REQUIRED WORK:
Gather up all lines that carry the word "code".

>> begin GIVEN DATA

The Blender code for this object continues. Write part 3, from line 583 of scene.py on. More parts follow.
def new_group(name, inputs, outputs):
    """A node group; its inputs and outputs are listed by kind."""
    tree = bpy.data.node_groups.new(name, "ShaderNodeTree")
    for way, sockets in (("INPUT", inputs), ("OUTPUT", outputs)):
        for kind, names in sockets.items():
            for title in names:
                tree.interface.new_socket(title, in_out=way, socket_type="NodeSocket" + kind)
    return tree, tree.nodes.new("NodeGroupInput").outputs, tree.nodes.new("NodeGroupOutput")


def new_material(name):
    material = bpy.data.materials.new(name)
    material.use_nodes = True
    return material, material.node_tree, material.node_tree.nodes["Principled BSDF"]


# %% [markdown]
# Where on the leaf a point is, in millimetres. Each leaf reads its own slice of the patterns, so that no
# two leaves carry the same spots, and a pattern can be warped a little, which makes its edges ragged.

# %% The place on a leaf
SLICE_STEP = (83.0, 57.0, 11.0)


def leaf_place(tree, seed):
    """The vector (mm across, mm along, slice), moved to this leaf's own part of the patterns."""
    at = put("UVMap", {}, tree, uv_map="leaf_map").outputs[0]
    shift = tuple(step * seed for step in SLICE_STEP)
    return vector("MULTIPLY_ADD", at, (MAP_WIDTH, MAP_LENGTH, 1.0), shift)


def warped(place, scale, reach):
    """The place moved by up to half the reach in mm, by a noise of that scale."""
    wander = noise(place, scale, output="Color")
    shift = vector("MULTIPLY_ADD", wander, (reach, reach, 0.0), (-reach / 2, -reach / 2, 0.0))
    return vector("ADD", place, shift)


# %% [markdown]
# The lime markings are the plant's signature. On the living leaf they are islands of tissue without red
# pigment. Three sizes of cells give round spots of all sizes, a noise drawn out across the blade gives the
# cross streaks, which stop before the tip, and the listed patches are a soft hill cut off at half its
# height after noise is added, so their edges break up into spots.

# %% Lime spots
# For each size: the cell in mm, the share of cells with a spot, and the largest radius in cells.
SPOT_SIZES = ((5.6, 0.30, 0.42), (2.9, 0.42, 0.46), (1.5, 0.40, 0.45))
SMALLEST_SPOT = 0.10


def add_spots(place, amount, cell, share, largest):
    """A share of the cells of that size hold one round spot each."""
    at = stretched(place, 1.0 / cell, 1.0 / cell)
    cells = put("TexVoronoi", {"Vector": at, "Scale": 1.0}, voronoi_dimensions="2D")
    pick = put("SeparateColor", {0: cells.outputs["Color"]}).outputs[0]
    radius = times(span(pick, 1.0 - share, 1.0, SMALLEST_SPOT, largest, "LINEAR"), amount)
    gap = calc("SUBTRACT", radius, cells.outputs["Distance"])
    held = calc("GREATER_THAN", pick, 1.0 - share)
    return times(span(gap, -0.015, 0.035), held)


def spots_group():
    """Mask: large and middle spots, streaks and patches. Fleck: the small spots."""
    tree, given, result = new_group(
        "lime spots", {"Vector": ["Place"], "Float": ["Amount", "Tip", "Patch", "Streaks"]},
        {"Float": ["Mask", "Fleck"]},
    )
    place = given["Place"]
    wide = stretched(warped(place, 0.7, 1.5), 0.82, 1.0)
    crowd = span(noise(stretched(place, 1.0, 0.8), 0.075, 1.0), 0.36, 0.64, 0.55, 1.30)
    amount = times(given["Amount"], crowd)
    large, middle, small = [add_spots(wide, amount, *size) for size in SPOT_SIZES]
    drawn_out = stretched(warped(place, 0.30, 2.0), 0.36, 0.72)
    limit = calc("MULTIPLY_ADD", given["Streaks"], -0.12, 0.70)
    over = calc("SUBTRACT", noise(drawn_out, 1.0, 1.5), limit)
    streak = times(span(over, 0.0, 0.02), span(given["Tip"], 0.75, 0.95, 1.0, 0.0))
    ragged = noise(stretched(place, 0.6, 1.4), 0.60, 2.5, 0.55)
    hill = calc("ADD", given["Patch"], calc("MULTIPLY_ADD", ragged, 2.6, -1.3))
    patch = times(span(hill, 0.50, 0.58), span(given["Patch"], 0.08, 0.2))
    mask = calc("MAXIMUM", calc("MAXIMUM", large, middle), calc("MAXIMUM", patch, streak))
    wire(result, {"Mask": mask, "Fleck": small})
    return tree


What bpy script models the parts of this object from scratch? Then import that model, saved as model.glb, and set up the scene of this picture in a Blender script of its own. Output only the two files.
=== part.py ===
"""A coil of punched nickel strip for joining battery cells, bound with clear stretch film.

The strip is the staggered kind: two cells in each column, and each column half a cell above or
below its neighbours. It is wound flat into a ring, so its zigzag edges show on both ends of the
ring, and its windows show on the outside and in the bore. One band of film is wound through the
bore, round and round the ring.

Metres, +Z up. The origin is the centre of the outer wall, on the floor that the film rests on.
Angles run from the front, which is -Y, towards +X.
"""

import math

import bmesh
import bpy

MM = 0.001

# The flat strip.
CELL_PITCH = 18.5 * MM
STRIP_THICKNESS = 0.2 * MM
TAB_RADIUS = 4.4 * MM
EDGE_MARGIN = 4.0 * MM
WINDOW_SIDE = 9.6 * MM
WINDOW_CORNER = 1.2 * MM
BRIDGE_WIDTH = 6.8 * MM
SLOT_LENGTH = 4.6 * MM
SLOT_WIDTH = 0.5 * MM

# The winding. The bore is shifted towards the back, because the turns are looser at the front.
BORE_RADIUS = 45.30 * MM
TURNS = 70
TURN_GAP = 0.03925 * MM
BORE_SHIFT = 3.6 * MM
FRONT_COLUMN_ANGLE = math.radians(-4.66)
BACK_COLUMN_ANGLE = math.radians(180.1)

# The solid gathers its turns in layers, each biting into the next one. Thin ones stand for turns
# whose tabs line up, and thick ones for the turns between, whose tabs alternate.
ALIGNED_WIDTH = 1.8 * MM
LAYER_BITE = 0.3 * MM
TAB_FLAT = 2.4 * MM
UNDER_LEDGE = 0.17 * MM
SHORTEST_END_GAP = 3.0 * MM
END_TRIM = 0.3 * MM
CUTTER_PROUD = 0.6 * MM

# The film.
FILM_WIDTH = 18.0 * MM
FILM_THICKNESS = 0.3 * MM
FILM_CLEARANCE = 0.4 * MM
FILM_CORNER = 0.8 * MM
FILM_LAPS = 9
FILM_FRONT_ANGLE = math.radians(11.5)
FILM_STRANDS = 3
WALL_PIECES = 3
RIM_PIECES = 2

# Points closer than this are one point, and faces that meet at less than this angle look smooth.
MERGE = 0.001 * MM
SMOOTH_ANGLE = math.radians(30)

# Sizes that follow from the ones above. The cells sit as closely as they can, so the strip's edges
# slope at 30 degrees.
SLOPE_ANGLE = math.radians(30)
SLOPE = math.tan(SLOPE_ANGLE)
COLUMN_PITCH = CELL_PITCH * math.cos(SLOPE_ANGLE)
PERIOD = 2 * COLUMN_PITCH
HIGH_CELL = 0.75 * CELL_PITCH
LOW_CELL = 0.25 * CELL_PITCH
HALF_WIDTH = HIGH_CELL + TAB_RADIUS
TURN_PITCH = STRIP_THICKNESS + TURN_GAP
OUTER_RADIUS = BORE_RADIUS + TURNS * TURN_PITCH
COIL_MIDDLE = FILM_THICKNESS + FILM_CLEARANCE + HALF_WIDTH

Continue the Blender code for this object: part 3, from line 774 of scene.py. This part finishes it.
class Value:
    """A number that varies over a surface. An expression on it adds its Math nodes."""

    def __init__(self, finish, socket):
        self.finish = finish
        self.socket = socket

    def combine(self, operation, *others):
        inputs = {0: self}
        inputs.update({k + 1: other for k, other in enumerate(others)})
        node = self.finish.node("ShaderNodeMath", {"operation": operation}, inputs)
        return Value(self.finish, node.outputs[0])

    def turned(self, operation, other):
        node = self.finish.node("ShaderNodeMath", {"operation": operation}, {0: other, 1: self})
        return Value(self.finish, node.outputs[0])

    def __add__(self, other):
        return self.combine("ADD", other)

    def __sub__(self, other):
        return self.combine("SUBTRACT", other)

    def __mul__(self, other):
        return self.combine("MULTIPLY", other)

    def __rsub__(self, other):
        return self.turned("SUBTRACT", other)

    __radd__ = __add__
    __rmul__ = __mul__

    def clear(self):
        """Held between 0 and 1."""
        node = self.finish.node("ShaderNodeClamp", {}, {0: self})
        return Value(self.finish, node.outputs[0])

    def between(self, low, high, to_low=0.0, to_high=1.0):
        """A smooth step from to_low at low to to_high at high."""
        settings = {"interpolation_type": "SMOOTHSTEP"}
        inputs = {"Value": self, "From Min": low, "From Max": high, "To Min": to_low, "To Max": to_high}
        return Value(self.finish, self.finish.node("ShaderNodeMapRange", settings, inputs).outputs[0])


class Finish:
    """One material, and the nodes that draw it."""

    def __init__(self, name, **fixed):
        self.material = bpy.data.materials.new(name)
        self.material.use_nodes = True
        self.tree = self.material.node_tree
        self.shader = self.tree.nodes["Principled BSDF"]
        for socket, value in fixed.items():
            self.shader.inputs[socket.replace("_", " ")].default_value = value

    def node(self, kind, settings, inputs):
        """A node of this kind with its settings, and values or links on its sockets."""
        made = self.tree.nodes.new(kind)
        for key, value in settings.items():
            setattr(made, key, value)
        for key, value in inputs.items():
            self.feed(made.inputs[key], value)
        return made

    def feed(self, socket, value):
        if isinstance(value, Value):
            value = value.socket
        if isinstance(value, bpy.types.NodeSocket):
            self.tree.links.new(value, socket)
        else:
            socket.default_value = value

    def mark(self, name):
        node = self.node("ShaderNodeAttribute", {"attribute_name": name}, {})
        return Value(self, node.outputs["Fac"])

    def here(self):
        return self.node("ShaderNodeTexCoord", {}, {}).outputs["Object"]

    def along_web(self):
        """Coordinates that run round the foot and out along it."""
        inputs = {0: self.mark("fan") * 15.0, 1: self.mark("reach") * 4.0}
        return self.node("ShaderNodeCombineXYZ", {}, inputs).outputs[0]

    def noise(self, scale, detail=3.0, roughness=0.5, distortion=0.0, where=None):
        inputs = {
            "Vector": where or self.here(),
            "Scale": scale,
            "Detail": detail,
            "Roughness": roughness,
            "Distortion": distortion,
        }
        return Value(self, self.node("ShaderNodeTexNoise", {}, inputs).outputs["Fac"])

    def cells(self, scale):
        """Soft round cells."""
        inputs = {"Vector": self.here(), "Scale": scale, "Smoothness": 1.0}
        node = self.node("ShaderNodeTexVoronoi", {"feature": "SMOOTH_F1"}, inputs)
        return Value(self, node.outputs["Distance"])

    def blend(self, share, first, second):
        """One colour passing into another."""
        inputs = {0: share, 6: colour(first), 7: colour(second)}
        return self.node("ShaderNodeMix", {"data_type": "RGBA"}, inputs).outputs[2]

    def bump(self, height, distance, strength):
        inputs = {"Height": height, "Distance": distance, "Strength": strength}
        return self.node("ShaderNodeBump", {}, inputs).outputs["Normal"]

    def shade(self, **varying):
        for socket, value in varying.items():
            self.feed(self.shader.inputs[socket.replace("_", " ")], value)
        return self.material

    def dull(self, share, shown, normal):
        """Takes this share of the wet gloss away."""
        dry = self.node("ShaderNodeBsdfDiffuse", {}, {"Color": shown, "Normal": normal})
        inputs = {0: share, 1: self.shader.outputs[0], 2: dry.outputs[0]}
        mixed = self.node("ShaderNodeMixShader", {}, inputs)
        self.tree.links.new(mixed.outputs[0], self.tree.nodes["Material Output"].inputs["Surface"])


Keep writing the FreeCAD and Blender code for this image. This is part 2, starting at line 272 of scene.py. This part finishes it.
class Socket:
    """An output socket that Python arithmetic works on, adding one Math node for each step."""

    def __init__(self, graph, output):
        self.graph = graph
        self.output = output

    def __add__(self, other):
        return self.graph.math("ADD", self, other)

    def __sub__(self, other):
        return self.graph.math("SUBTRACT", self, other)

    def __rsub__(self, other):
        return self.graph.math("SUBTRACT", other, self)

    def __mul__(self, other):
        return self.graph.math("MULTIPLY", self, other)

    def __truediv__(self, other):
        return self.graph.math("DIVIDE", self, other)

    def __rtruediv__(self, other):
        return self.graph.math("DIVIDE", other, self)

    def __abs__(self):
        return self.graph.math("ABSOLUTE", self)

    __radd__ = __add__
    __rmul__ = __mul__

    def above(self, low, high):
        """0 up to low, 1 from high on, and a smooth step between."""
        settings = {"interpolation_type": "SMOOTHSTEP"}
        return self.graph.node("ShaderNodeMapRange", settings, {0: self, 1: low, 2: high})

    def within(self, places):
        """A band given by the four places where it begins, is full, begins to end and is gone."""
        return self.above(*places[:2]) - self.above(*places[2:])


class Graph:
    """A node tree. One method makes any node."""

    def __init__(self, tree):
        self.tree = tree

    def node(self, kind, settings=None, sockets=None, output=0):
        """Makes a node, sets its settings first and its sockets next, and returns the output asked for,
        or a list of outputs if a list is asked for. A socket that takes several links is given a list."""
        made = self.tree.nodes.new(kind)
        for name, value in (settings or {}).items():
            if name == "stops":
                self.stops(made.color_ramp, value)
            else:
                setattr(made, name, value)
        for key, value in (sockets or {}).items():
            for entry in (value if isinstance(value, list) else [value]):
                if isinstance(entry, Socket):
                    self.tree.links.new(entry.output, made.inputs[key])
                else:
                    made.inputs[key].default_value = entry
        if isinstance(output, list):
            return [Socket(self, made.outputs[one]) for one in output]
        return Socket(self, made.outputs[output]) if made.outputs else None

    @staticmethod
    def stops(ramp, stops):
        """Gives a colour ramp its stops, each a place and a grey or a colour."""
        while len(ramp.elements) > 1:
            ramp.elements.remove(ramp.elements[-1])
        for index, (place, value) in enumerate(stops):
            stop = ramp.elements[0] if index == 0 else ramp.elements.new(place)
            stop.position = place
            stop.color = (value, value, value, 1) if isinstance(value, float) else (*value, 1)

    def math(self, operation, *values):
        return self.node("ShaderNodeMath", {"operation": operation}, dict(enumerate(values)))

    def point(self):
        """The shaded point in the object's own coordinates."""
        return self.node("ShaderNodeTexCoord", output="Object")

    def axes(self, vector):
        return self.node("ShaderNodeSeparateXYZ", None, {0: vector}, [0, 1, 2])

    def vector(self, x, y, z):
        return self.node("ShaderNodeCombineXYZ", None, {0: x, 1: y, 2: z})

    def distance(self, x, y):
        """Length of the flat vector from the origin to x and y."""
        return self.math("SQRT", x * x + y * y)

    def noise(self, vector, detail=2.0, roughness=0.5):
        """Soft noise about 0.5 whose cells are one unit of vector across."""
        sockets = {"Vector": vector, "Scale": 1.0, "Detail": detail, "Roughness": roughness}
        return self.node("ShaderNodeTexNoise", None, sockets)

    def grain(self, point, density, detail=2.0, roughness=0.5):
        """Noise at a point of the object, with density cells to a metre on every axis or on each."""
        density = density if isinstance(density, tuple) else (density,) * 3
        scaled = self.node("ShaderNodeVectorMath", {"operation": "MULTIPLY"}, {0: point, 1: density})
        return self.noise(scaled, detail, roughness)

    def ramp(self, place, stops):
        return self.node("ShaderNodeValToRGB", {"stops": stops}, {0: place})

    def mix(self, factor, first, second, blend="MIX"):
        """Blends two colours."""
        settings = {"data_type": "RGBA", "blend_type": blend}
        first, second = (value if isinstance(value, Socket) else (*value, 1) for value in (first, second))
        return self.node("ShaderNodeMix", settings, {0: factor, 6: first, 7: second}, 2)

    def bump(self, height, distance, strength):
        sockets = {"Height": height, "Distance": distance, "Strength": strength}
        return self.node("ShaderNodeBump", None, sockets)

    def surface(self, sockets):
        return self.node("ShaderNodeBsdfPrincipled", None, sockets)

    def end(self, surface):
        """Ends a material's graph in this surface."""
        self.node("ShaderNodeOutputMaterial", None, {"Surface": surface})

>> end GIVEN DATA

RESPONSE:
The Blender code for this object continues. Write part 3, from line 583 of scene.py on. More parts follow.
Continue the Blender code for this object: part 3, from line 774 of scene.py. This part finishes it.
Keep writing the FreeCAD and Blender code for this image. This is part 2, starting at line 272 of scene.py. This part finishes it.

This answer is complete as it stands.